Rosa Maria morreu numa tarde de dezembro. Dizem que foi no dia vinte e
cinco de dezembro. Não sei. Morreu sorrindo. Na Necrópole da cidade, lá estavam
todos. Os escoteiros e escoteiras foram dar seu último adeus. Não estavam
chorando, mas seus olhos marejados de lágrimas era difícil de esconder.
Cantaram varias canções. Todas alegres como ela queria. Eles lembraram-se de suas
últimas palavras no Grupo Escoteiro. Quando alguém nos vê chorar é como se
despencássemos de uma alta nuvem. Vocês são meus amigos. São anjos. Foram
escolhidos por Deus. Devemos nos alegrar, consolar e compartilhar os momentos
que criamos para nós mesmos. Amo todos vocês!

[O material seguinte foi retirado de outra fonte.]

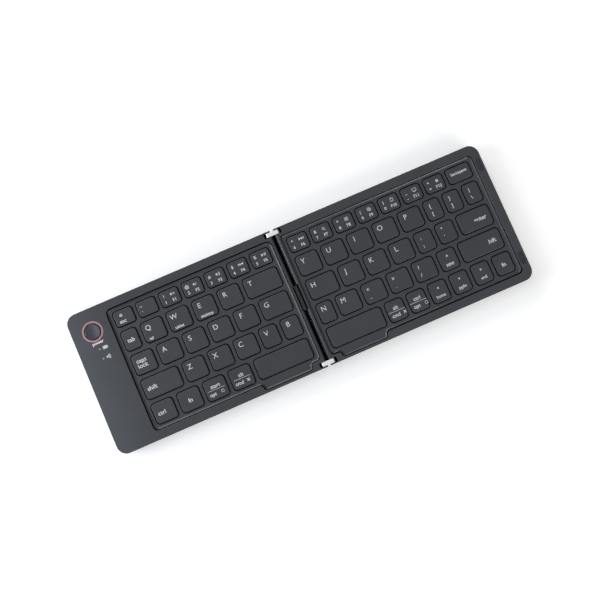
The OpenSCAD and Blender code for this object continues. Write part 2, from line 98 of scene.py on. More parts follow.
def add(tree, kind, settings=None, links=None):
    """A new shader node: settings set its own values or its inputs, links join its inputs."""
    node = tree.nodes.new(kind)
    for name, value in (settings or {}).items():
        if isinstance(name, int) or name in node.inputs:
            node.inputs[name].default_value = value
        else:
            setattr(node, name, value)
    for name, socket in (links or {}).items():
        tree.links.new(socket, node.inputs[name])
    return node


def new_finish(name):
    """An empty material: its tree, its Principled shader and the place on the part, in metres."""
    finish = bpy.data.materials.new(name)
    finish.use_nodes = True
    tree = finish.node_tree
    tree.nodes.clear()
    place = add(tree, "ShaderNodeTexCoord").outputs["Object"]
    skin = add(tree, "ShaderNodeBsdfPrincipled")
    add(tree, "ShaderNodeOutputMaterial", links={"Surface": skin.outputs[0]})
    return finish, tree, skin, place


def grain(tree, place, size, detail=2, settings=None):
    """Noise whose lumps are about `size` metres across."""
    values = {"Scale": 1 / size, "Detail": detail} | (settings or {})
    return add(tree, "ShaderNodeTexNoise", values, {"Vector": place}).outputs["Fac"]


def between(tree, value, low, high, start=0.3, end=0.7):
    """A value that runs from start to end, spread over low..high."""
    limits = {"From Min": start, "From Max": end, "To Min": low, "To Max": high}
    return add(tree, "ShaderNodeMapRange", limits, {"Value": value}).outputs["Result"]


def two_tone(tree, value, dark, light):
    """A colour that goes from dark to light with the value."""
    mix = add(tree, "ShaderNodeMix", {"data_type": "RGBA", 6: linear(dark), 7: linear(light)},
              {0: value})
    return mix.outputs[2]


def relief(tree, height, depth, skin):
    """Small unevenness of the surface: `depth` is its height in metres."""
    bump = add(tree, "ShaderNodeBump", {"Strength": 1, "Distance": depth}, {"Height": height})
    tree.links.new(bump.outputs["Normal"], skin.inputs["Normal"])


print("mid grey as a linear value:", round(linear("#808080")[0], 3))

# %% [markdown]
# ## Moulded plastics
# The covers, the key frames and the keys are ABS, shot in a steel mould whose faces were
# spark eroded. That leaves a fine pebbled grain: it spreads every highlight wide, so the dark
# grey looks soft and a little dusty. ABS has an IOR of about 1.54. The pebbles of the
# mould are 0.1 mm across, which no pixel can show, so they are drawn at 0.35 mm. The keys
# were sprayed with a satin lacquer that fills the grain a little, and the underside came
# from a coarser mould, which hides scratches.


# %% Textured ABS
def textured_abs(name, dark, light, roughness, pebble=0.35 * MM, depth=0.012 * MM):
    """ABS from a spark-eroded mould, in two close tones of one colour."""
    finish, tree, skin, place = new_finish(name)
    cloudy = grain(tree, place, 22 * MM)
    colour = two_tone(tree, between(tree, cloudy, 0, 1), dark, light)
    tree.links.new(colour, skin.inputs["Base Color"])
    worn = between(tree, grain(tree, place, 9 * MM, 3), roughness - 0.02, roughness + 0.02)
    tree.links.new(worn, skin.inputs["Roughness"])
    skin.inputs["IOR"].default_value = 1.54
    relief(tree, grain(tree, place, pebble, 1), depth, skin)
    return finish


case_abs = textured_abs("case_textured_abs", "#1f2228", "#25282e", 0.4)
base_abs = textured_abs("base_coarse_abs", "#1a1c20", "#1f2226", 0.55, 0.5 * MM, 0.02 * MM)
frame_abs = textured_abs("frame_textured_abs", "#1f2228", "#24282f", 0.42)
key_abs = textured_abs("key_satin_abs", "#1e2127", "#24272d", 0.45, 0.3 * MM, 0.008 * MM)
print("ABS finishes:", [m.name for m in (case_abs, base_abs, frame_abs, key_abs)])

# %% [markdown]
# The narrow gaps (round the key frames, round the keys and in the fold) lie in deep shade, and that
# shade is
# painted: their walls get a near-black finish whose specular level is far below that of bare
# plastic, so the gaps read as black lines. The skirts of the keys get the same painted shade, a
# little less dark, and only their tops carry the satin lacquer.
# The spine between the halves is ABS from a mould of its own, a shade lighter.

# %% Painted shade for the gaps and the key skirts
def painted_shade_black(name, colour, specular, roughness):
    """Painted shade: near black with little specular, and a fine uneven grain."""
    finish, tree, skin, place = new_finish(name)
    shade_noise = grain(tree, place, 0.3 * MM, 3)
    shade = two_tone(tree, between(tree, shade_noise, 0, 1), "#020203", colour)
    tree.links.new(shade, skin.inputs["Base Color"])
    skin.inputs["Specular IOR Level"].default_value = specular
    skin.inputs["Roughness"].default_value = roughness
    relief(tree, shade_noise, 0.02 * MM, skin)
    return finish


# painted shade: the gaps' walls are made near black, in place of the shade that their depth casts
painted_gap_shade = painted_shade_black("gap_painted_shade", "#070708", 0.08, 1)
# painted shade on the key skirts, a little less dark than in the gaps
skirt_painted_shade = painted_shade_black("skirt_painted_shade_black", "#0a0a0c", 0.3, 0.6)
spine_abs = textured_abs("spine_textured_abs", "#2c2f35", "#33363d", 0.5)
print("painted gap shades:", painted_gap_shade.name, skirt_painted_shade.name)

# %% [markdown]
# ## Metals
# The hinge links are die-cast zinc with a bright nickel plate, tumbled before plating, so
# they shine without being a mirror. Screws, magnets, pins and the port's shell are
# nickel-plated steel, a little duller. A metal's colour is its reflection, so the tone is
# pale and metallic is 1.


# %% Plated metal
def plated(name, colour, roughness, streak=None):
    """Nickel-plated metal; streak stretches its fine wear marks along X, Y or Z."""
    finish, tree, skin, place = new_finish(name)
    stretched = add(tree, "ShaderNodeVectorMath", {"operation": "MULTIPLY", 1: streak or (1, 1, 1)},
                    {0: place}).outputs[0]
    marks = grain(tree, stretched, 0.5 * MM, 3)
    shade = between(tree, marks, roughness - 0.06, roughness + 0.08)
    tree.links.new(shade, skin.inputs["Roughness"])
    skin.inputs["Base Color"].default_value = linear(colour)
    skin.inputs["Metallic"].default_value = 1
    relief(tree, marks, 0.004 * MM, skin)
    return finish


link_nickel = plated("link_bright_nickel", "#dcdde0", 0.24, (1, 0.15, 1))
steel_nickel = plated("steel_dull_nickel", "#b9babd", 0.34)
print("metals:", link_nickel.name, steel_nickel.name)

# %% [markdown]
# ## Rubber, film, foil and board
# The feet and bumpers are black silicone rubber, quite matt. Inside lie green circuit boards
# with a glossy solder resist over their copper tracks, black silicone domes, an amber
# polyimide cable and a battery in silver foil. They hardly show once the case is shut, but
# each has its own finish.


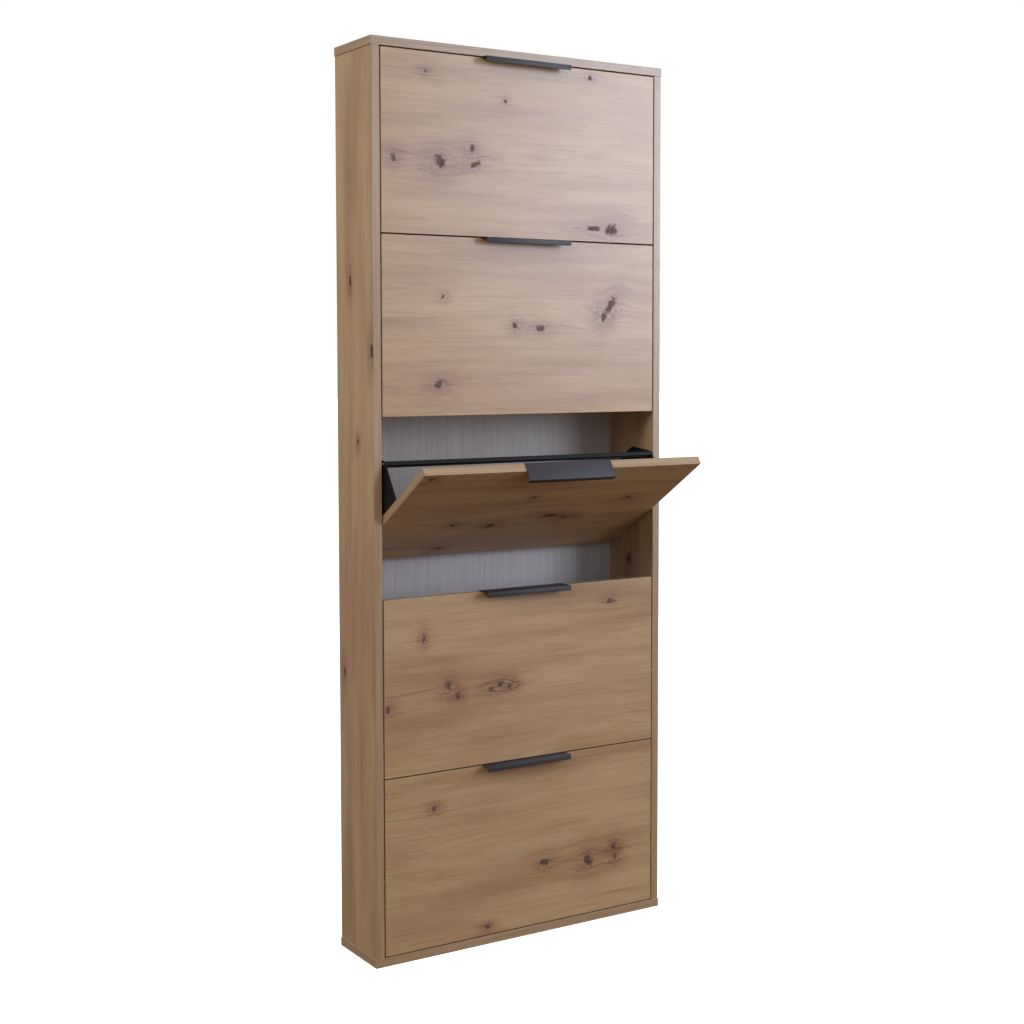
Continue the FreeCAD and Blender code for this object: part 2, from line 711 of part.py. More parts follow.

Dizem, eu não sei que aquela noite milhares de cometas passavam
brilhando no espaço sideral sobre a cidade deixando um rastro colorido enorme,
com cores azuis, brancas, amarelas, alaranjadas e vermelhas. Dizem também e eu
não posso afirmar que o brilho das estrelas se superaram. E acho que não posso
acreditar no que me disseram. Nasceu uma nova estrela no céu. Brilhante. Um
brilho que quase ofuscava a lua quando aparecia. Ficou lá, no céu de Espera
Feliz para sempre!
** - algumas frases são do poeta Bruno Ciquetto.